Das war mal ein Rasen.

© Helena Piontek

Abbau der Bühnen geht zügig voran

Der Abbau der Bühnen und das Aufräumen kam am Montag zügig voran. Auf dem Gelände wimmelte es vor Handwerkern, Reinigungspersonal und Gärtnern, die den Park wieder schön machen. Eine Rentnerin beobachtete auf ihren Rollator gestützt die Arbeiten. „Wie es hier aussieht! Ich verstehe nicht, warum man das nicht wieder auf dem Tempelhofer Feld machen konnte“. Dort wurden mit Rücksicht auf die Flüchtlinge keine Veranstaltungen genehmigt. Am Treptower Park waren die Belastungen für Anwohner deutlich größer. Der Park wurde schon zwei Wochen vor dem Festival abgesperrt, zuletzt auch die Puschkinallee, was zu erheblichen Staus führte. "Das Verkehrskonzept war verheerend", sagt Sigrid Schubert vom Figurentheater Grashüpfer. Der Shuttlebus, der die umgeleiteten BVG-Linien teilweise ersetzen sollte, habe auch im Stau gestanden.

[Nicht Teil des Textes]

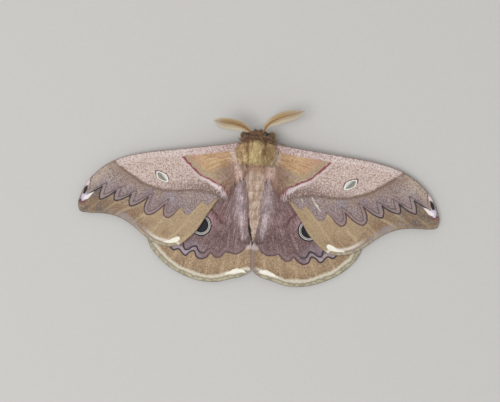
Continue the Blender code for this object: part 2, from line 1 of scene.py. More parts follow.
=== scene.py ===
# The giant silk moth's looks: wings with their markings, furred body, glossy eyes and feathered feelers.
# Sizes are in millimetres: +X to the moth's right, +Y to its head, +Z up, and the floor is z = 0.
import math
import bmesh
import bpy
import numpy as np
from mathutils import Matrix, Vector, geometry


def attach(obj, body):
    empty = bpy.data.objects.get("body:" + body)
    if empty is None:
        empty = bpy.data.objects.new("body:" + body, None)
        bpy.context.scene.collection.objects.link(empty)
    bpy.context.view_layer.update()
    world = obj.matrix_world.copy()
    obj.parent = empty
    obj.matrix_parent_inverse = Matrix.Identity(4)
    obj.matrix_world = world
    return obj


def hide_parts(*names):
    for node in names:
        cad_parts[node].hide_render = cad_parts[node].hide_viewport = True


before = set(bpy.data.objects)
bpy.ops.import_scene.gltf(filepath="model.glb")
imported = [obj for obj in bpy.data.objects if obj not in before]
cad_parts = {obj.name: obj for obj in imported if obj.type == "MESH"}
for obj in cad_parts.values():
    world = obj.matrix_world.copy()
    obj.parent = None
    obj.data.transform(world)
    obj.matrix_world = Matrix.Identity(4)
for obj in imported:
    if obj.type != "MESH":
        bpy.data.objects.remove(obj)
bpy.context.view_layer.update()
mm = 0.001
sideSigns = {"left": -1, "right": 1}


# Curves, distances and meshes

def hermite(t, ends, slopes, length=1.0):
    # a smooth curve between two ends that leaves and arrives with these slopes, for t from 0 to 1
    return (
        (2 * t**3 - 3 * t**2 + 1) * ends[0] + (t**3 - 2 * t**2 + t) * length * slopes[0]
        + (3 * t**2 - 2 * t**3) * ends[1] + (t**3 - t**2) * length * slopes[1]
    )


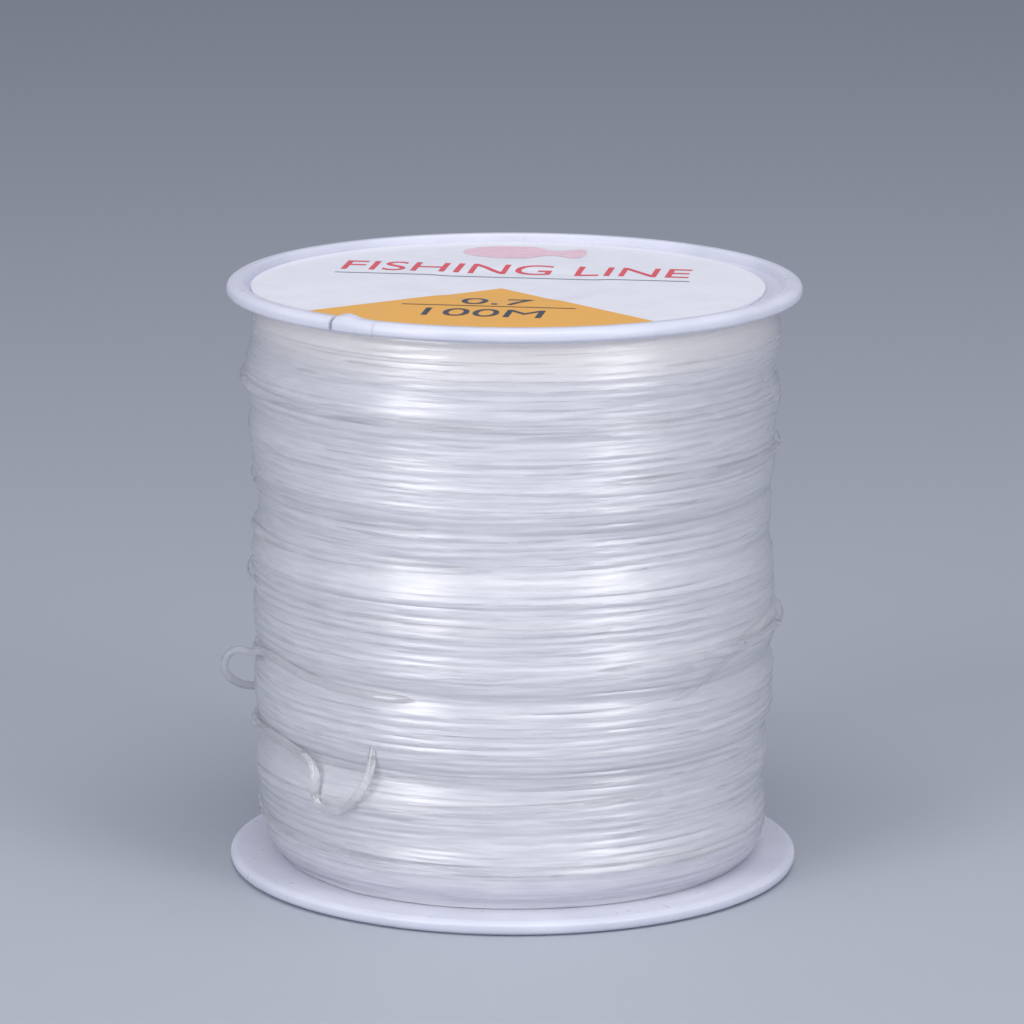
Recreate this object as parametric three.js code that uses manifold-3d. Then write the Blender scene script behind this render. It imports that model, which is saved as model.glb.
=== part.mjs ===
// Fishing line spool: two pressed-on plastic flanges, the hollow barrel between them, the wound
// monofilament, two slack turns of line that stand off the winding, the sprung line catch cut
// into the upper rim, and the round paper label in the upper flange's recess.
// Units are millimetres. +Z is the spool's axis, and the spool stands on the lower flange's rim,
// which is at z = 0. The catch and the front slack turn are on the -Y side.

import * as THREE from 'three';
import { mergeVertices } from 'three/addons/utils/BufferGeometryUtils.js';
import Module from 'manifold-3d';

// Overall size
const SPOOL_HEIGHT = 49;
const FLANGE_RADIUS = 23.5;
const GAP = 0.3; // assembly clearance between neighbouring pieces

// Flange section, measured outward from the face that the winding bears on
const FLANGE_THICKNESS = 1.2;
const WEB_THICKNESS = 0.45;
const EDGE_LOW = 0.26;
const EDGE_HIGH = 0.95;
const EDGE_ROUND = 0.25;
const RIM_FLAT_OUTER = 22.95;
const RIM_FLAT_INNER = 22.2;
const SEAT_RADIUS = 21.9;

// Barrel and the collars that plug into its ends
const BARREL_RADIUS = 10.7;
const BARREL_WALL = 0.9;
const COLLAR_RADIUS = BARREL_RADIUS - BARREL_WALL - GAP;
const COLLAR_WALL = 0.8;
const COLLAR_LENGTH = 5;
const BORE_RADIUS = COLLAR_RADIUS - COLLAR_WALL;
const BORE_CHAMFER = 0.3;

// Paper label
const LABEL_RADIUS = 21;
const LABEL_THICKNESS = 0.15;
const LABEL_OFFSET = -0.53;

// Winding
const LINE_DIAMETER = 0.7;
const WINDING_RADIUS = 20.8;
const WINDING_INNER = BARREL_RADIUS + GAP;
const SHOULDER_HEIGHT = 4.5; // height of each rounded end of the winding
const LOWER_SHOULDER_DROP = 2.4;
const UPPER_SHOULDER_DROP = 0.9;

// Line catch: a tongue in the rim, free at the slit and rooted at the other end
const SLIT_ANGLE = 231.6;
const SLIT_WIDTH = 0.45;
const TONGUE_ANGLE = 9;
const TONGUE_INNER = 21.75;
const LIP_HEIGHT = 0.28;
const LIP_WIDTH = 2.2;

const ROUND_STEPS = 72;
const LINE_SIDES = 8;

// Slack turns of line: [angle about +Z in degrees, distance from the axis, height]
const SIDE_LOOP = [
  [240, 21.45, 18.4], [232, 21.45, 18.5], [224, 21.45, 18.65], [217, 21.45, 18.9],
  [210, 21.45, 19.15], [203, 21.45, 19.25], [197, 21.5, 19.1], [192.5, 21.7, 18.7],
  [189, 22.05, 18.4], [186.2, 22.5, 18.25], [183.8, 23.05, 18], [181.8, 23.55, 17.5],
  [180.4, 23.9, 16.75], [179.2, 23.9, 15.9], [177.4, 23.6, 15.1], [174.8, 23.1, 14.4],
  [171.2, 22.5, 13.8], [166.5, 21.95, 13.35], [161, 21.6, 13.05], [154.5, 21.45, 12.9],
  [147, 21.45, 12.85], [139, 21.45, 12.85],
];
const FRONT_LOOP = [
  [168, 21.45, 11.8], [177.5, 21.45, 12.05], [187, 21.45, 12.3], [195.5, 21.45, 12.6],
  [204.8, 21.45, 12.75], [210.5, 21.45, 12.6], [215.2, 21.47, 12.35], [218.9, 21.55, 12.1],
  [221.4, 21.68, 11.75], [222.9, 21.8, 11.2], [223.35, 21.88, 10.5], [223.2, 21.9, 9.8],
  [223.5, 21.9, 9.15], [225.1, 21.9, 8.6], [227.6, 21.9, 8.4], [230.2, 21.9, 8.5],
  [232.5, 21.9, 8.95], [234.5, 21.88, 9.7], [236.2, 21.85, 10.55], [237.5, 21.8, 11.4],
  [238.1, 21.7, 12.2], [238.3, 21.57, 12.9], [238.4, 21.45, 13.5],
];

const wasm = await Module();
wasm.setup();

const degrees = THREE.MathUtils.degToRad;

const PLASTIC = { color: 0xd9dbe7, roughness: 0.38, metalness: 0 };
const PAPER = { color: 0xdedfeb, roughness: 0.6, metalness: 0 };
const LINE = { color: 0xced0da, roughness: 0.2, metalness: 0 };

// A closed solid from any closed geometry: shared corners merged, slivers dropped, faces out.
function toSolid(geometry) {
  geometry.deleteAttribute('normal');
  geometry.deleteAttribute('uv');
  const merged = mergeVertices(geometry, 1e-5);
  const corners = merged.attributes.position;
  const faces = [];
  let volume = 0;
  const [a, b, c] = [new THREE.Vector3(), new THREE.Vector3(), new THREE.Vector3()];
  for (let i = 0; i < merged.index.count; i += 3) {
    const face = [merged.index.getX(i), merged.index.getX(i + 1), merged.index.getX(i + 2)];
    if (new Set(face).size < 3) continue;
    faces.push(face);
    a.fromBufferAttribute(corners, face[0]);
    b.fromBufferAttribute(corners, face[1]);
    c.fromBufferAttribute(corners, face[2]);
    volume += a.dot(b.cross(c));
  }
  const outward = volume > 0 ? faces : faces.map(([p, q, r]) => [p, r, q]);
  return new wasm.Manifold(new wasm.Mesh({
    numProp: 3,
    vertProperties: new Float32Array(corners.array),
    triVerts: new Uint32Array(outward.flat()),
  }));
}

function toGeometry(solid) {
  const mesh = solid.getMesh();
  const geometry = new THREE.BufferGeometry();
  geometry.setAttribute('position', new THREE.BufferAttribute(mesh.vertProperties, 3));
  geometry.setIndex(new THREE.BufferAttribute(mesh.triVerts, 1));
  geometry.computeVertexNormals();
  return geometry;
}

// Revolves a closed outline of [radius, height] points about +Z.
function revolve(outline, steps = ROUND_STEPS) {
  const points = outline.map(([radius, height]) => new THREE.Vector2(radius, height));
  points.push(points[0].clone());
  return toSolid(new THREE.LatheGeometry(points, steps).rotateX(Math.PI / 2));
}

// A block between two radii and two angles.
function sector(inner, outer, fromAngle, toAngle, low, high) {
  const shape = new THREE.Shape();
  shape.absarc(0, 0, outer, degrees(fromAngle), degrees(toAngle), false);
  shape.absarc(0, 0, inner, degrees(toAngle), degrees(fromAngle), true);
  const options = { depth: high - low, bevelEnabled: false, curveSegments: 8 };
  return toSolid(new THREE.ExtrudeGeometry(shape, options).translate(0, 0, low));
}

const upperFace = SPOOL_HEIGHT - FLANGE_THICKNESS;
const lowerFace = FLANGE_THICKNESS;

// A flange whose bearing face is at a height, with its rim outward of that face (1 for up, -1
// for down) and its collar behind it. The rim stands proud of the web, which leaves the round
// recess that a label sits in.
function flange(faceHeight, outward) {
  const section = [
    [COLLAR_RADIUS, 0],
    [FLANGE_RADIUS - 2 * EDGE_ROUND, 0],
    [FLANGE_RADIUS, EDGE_LOW],
    [FLANGE_RADIUS, EDGE_HIGH - EDGE_ROUND],
    [FLANGE_RADIUS - 0.3 * EDGE_ROUND, EDGE_HIGH],
    [RIM_FLAT_OUTER, FLANGE_THICKNESS],
    [RIM_FLAT_INNER, FLANGE_THICKNESS],
    [SEAT_RADIUS, WEB_THICKNESS],
    [BORE_RADIUS + BORE_CHAMFER, WEB_THICKNESS],
    [BORE_RADIUS, WEB_THICKNESS - BORE_CHAMFER],
    [BORE_RADIUS, -COLLAR_LENGTH],
    [COLLAR_RADIUS - BORE_CHAMFER, -COLLAR_LENGTH],
    [COLLAR_RADIUS, BORE_CHAMFER - COLLAR_LENGTH],
  ];
  return revolve(section.map(([radius, rise]) => [radius, faceHeight + outward * rise]));
}

function barrel() {
  const inner = BARREL_RADIUS - BARREL_WALL;
  const low = lowerFace + GAP;
  const high = upperFace - GAP;
  return revolve([[inner, low], [BARREL_RADIUS, low], [BARREL_RADIUS, high], [inner, high]]);
}

// The catch is cut from the rim: a slot runs round three sides of the tongue, and the tongue's
// free end carries a rounded lip that leads the line into the slit.
const toAngle = (length) => THREE.MathUtils.radToDeg(length / FLANGE_RADIUS);
const slitEnd = SLIT_ANGLE + toAngle(SLIT_WIDTH);
const rootAngle = slitEnd + TONGUE_ANGLE;

function catchSlot() {
  const clear = 1; // how far the cutter runs past the rim on every side
  return sector(
    TONGUE_INNER - GAP, FLANGE_RADIUS + clear, SLIT_ANGLE, rootAngle + toAngle(GAP),
    upperFace - clear, SPOOL_HEIGHT + clear,
  );
}

function lip() {
  const curve = new THREE.Shape();
  const foot = 0.3; // sunk into the tongue so that the two join
  curve.moveTo(0, -foot);
  curve.lineTo(LIP_WIDTH, -foot);
  curve.lineTo(LIP_WIDTH, 0);
  curve.bezierCurveTo(
    LIP_WIDTH * 0.6, 0, LIP_WIDTH * 0.75, LIP_HEIGHT * 1.33, 0.35, LIP_HEIGHT,
  );
  curve.lineTo(0, LIP_HEIGHT * 0.6);
  const length = RIM_FLAT_OUTER - RIM_FLAT_INNER;
  const options = { depth: length, bevelEnabled: false, curveSegments: 6 };
  const ridge = new THREE.ExtrudeGeometry(curve, options);
  // The outline's x runs along the rim, its y runs up, and the ridge's length runs outward.
  const along = degrees(slitEnd) + Math.PI / 2;
  const turn = new THREE.Matrix4().makeBasis(
    new THREE.Vector3(Math.cos(along), Math.sin(along), 0),
    new THREE.Vector3(0, 0, 1),
    new THREE.Vector3(Math.cos(degrees(slitEnd)), Math.sin(degrees(slitEnd)), 0),
  );
  turn.setPosition(
    RIM_FLAT_INNER * Math.cos(degrees(slitEnd)), RIM_FLAT_INNER * Math.sin(degrees(slitEnd)),
    SPOOL_HEIGHT,
  );
  return toSolid(ridge.applyMatrix4(turn));
}


function tongue() {
  const clear = 1;
  const blank = sector(
    TONGUE_INNER, FLANGE_RADIUS + clear, slitEnd, rootAngle, upperFace - clear,
    SPOOL_HEIGHT + clear,
  );
  return flange(upperFace, 1).intersect(blank).add(lip().intersect(blank));
}

function label() {
  const low = upperFace + WEB_THICKNESS + GAP * 0.7;
  const disc = new THREE.CylinderGeometry(LABEL_RADIUS, LABEL_RADIUS, LABEL_THICKNESS, ROUND_STEPS);
  disc.rotateX(Math.PI / 2).translate(LABEL_OFFSET, 0, low + LABEL_THICKNESS / 2);
  return toSolid(disc);
}

// The wound line as one body, with each end rounded over where the outer turns slump.
function winding() {
  const low = lowerFace + GAP;
  const high = upperFace - GAP;
  const shoulderSteps = 5;
  const outline = [[WINDING_INNER, low]];
  for (let i = 0; i <= shoulderSteps; i += 1) {
    const rise = i / shoulderSteps;
    const drop = LOWER_SHOULDER_DROP * (1 - rise) ** 2.2;
    outline.push([WINDING_RADIUS - drop, low + SHOULDER_HEIGHT * rise ** 1.3]);
  }
  for (let i = shoulderSteps; i >= 0; i -= 1) {
    const rise = i / shoulderSteps;
    const drop = UPPER_SHOULDER_DROP * (1 - rise) ** 2.2;
    outline.push([WINDING_RADIUS - drop, high - SHOULDER_HEIGHT * rise ** 1.3]);
  }
  outline.push([WINDING_INNER, high]);
  return revolve(outline, 60);
}

// A slack turn of line: a round section drawn along a smooth curve through the route's points.
function slackTurn(route) {
  const points = route.map(([angle, radius, height]) => new THREE.Vector3(
    radius * Math.cos(degrees(angle)), radius * Math.sin(degrees(angle)), height,
  ));
  const section = new THREE.Shape();
  for (let i = 0; i < LINE_SIDES; i += 1) {
    const turn = (2 * Math.PI * i) / LINE_SIDES;
    const [x, y] = [Math.cos(turn), Math.sin(turn)].map((part) => (part * LINE_DIAMETER) / 2);
    if (i === 0) section.moveTo(x, y);
    else section.lineTo(x, y);
  }
  const path = new THREE.CatmullRomCurve3(points);
  const steps = Math.round(path.getLength() / (2 * LINE_DIAMETER));
  return toSolid(new THREE.ExtrudeGeometry(section, { steps, extrudePath: path }));
}

const spool = new THREE.Group();

function addPiece(name, solid, look) {
  const mesh = new THREE.Mesh(toGeometry(solid), new THREE.MeshStandardMaterial(look));
  mesh.name = name;
  spool.add(mesh);
}

addPiece('lower_flange', flange(lowerFace, -1), PLASTIC);
addPiece('core_barrel', barrel(), PLASTIC);
addPiece('upper_flange', flange(upperFace, 1).subtract(catchSlot()), PLASTIC);
addPiece('line_catch_tongue', tongue(), PLASTIC);
addPiece('top_label', label(), PAPER);
addPiece('line_winding', winding(), LINE);
addPiece('line_loop_side', slackTurn(SIDE_LOOP), LINE);
addPiece('line_loop_front', slackTurn(FRONT_LOOP), LINE);

export default spool;
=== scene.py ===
"""A fishing line spool: two plastic flanges pressed on a barrel, wound full of clear line, with
a printed label in the upper flange and a sprung line catch in its rim."""
import math

import bpy
import numpy as np
from mathutils import Matrix, Vector


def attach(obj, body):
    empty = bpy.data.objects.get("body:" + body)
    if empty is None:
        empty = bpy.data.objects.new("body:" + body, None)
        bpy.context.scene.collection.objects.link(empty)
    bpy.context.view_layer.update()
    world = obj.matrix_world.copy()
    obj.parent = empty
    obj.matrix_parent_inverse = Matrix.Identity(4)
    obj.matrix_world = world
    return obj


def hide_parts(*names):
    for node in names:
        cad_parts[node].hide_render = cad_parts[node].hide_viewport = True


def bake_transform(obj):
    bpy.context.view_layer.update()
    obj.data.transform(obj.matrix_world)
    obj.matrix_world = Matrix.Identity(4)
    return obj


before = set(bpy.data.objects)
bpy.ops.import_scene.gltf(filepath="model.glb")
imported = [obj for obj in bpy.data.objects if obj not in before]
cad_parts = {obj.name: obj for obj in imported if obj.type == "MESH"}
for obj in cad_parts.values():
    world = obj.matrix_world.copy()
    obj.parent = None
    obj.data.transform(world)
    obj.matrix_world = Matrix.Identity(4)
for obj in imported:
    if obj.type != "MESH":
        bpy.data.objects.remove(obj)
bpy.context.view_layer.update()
scene = bpy.context.scene
MM = 0.001
ROUND = 2 * math.pi


# ---------------------------------------------------------------------------------------------
# The studio: a pale matt board, a tall soft box on each side in front of the spool, a broad one
# overhead, and a camera a little above the upper flange. None of it belongs to the spool.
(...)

Musikalische Bilanz: gemischt

Die musikalische Bilanz des zweiten Lollapalooza-Festivals fällt gemischt aus. Mit prominenten Namen wie Kings of Leon und New Order am Samstag sowie Radiohead zum Finale am Sonntag sind den Veranstaltern echte Glücksgriffe gelungen. Vor allem Radiohead, die ihr einziges Deutschlandkonzert im Treptower Park gaben, begeisterten mit einem fantastischen fast zweieinhalbstündigen Set. Sie eröffneten es mit fünf Stücken von ihrem neuen Album „A Moon Shaped Pool“, um dann eine feine Auswahl ihres großen Repertoires zu präsentieren. Darunter sogar ihr selten gespielter früher Hit „Creep“, der neben „Karma Police“ die letzte Zugabe bildete. Zuvor hatte auf derselben Bühne bereits der Londoner Elektronik-Songwriter James Blake geglänzt. Seine melancholische Musik passte zwar schlecht zur Hitze dieses Sommertages, doch ihm gelang es trotzdem, das Publikum in seinen Bann zu schlagen und gelegentlich zum Tanzen zu bringen. Was er auch dem Sound zu verdanken hatte, der auf beiden Hauptbühnen hervorragend war. Ärgerlicher war aber – wie schon 2015 – die Männerdominanz auf dem Festival. So wurden am Sonntag von 21 Auftritten auf vier Bühnen lediglich zwei von Frauen bestritten (Aurora und Róisín Murphy), bei Major Lazer gab es Tänzerinnen. Hoffentlich bessert sich diese Schieflage beim nächsten Berliner Lollapalooza.